* What is being asked *
Search the material below for the string "scene" and list each line that holds it.
·····
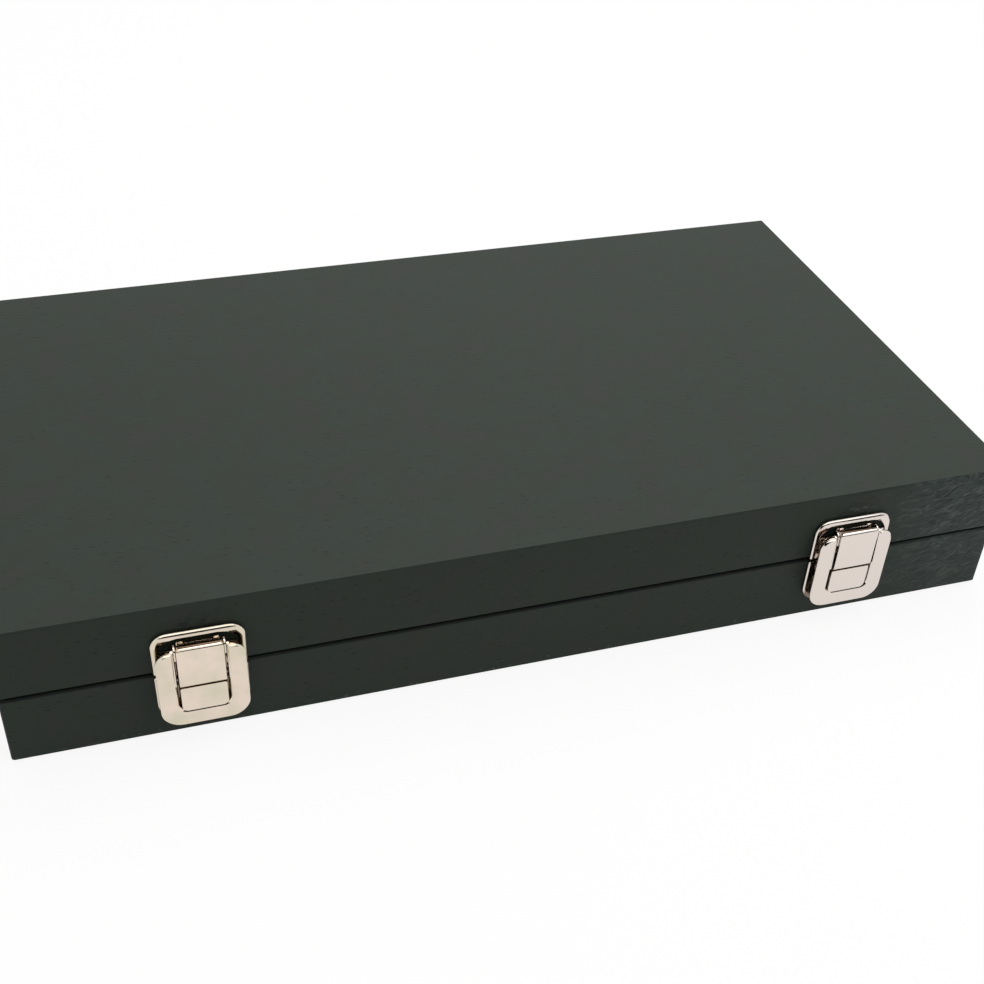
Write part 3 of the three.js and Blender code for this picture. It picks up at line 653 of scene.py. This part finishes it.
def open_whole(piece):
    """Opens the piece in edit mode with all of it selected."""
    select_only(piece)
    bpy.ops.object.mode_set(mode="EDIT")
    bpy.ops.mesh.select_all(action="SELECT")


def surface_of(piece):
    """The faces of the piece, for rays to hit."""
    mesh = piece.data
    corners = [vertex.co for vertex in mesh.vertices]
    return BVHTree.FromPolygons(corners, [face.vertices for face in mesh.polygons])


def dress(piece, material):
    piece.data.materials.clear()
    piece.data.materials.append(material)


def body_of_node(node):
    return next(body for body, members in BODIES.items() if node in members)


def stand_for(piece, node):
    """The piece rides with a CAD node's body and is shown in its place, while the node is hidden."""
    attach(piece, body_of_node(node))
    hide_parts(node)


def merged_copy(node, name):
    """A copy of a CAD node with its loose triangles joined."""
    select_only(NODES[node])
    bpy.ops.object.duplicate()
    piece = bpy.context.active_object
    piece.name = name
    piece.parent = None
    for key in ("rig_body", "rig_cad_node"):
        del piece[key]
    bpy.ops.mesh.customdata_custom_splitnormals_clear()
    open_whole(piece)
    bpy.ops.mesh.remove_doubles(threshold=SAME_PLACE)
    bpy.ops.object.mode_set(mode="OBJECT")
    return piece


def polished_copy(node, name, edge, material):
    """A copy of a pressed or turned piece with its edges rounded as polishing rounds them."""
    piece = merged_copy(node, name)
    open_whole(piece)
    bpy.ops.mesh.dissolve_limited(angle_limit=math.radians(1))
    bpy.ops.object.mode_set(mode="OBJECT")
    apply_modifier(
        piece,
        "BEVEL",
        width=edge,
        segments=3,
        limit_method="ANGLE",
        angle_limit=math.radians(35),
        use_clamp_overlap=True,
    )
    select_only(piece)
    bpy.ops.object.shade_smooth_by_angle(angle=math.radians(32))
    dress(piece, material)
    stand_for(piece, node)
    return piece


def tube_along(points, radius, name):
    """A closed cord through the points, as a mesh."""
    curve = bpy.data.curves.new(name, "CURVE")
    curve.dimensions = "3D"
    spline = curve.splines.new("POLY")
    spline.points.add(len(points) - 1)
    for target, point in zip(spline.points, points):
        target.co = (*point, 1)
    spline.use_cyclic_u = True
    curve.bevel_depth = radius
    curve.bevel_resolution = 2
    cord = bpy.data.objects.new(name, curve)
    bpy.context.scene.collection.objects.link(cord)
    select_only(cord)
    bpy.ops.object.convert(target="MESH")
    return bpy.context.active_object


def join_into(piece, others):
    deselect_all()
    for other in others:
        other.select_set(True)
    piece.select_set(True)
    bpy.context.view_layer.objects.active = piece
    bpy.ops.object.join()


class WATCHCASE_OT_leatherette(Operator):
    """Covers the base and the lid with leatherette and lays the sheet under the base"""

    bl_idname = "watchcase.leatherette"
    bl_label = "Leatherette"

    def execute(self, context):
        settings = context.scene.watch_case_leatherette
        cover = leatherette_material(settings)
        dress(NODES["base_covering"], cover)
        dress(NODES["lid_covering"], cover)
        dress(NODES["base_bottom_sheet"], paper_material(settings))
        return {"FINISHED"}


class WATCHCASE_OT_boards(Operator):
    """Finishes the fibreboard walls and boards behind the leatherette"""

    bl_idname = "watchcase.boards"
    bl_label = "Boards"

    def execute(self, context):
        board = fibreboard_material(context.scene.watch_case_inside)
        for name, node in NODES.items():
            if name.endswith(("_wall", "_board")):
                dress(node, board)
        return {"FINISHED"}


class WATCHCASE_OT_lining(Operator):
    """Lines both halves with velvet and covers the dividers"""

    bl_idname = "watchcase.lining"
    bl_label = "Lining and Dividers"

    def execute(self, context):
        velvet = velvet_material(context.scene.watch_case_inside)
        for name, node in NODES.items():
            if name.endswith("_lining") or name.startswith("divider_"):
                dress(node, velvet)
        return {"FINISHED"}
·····
* Task answer *
Write part 3 of the three.js and Blender code for this picture. It picks up at line 653 of scene.py. This part finishes it.
    bpy.context.scene.collection.objects.link(cord)
        settings = context.scene.watch_case_leatherette
        board = fibreboard_material(context.scene.watch_case_inside)
        velvet = velvet_material(context.scene.watch_case_inside)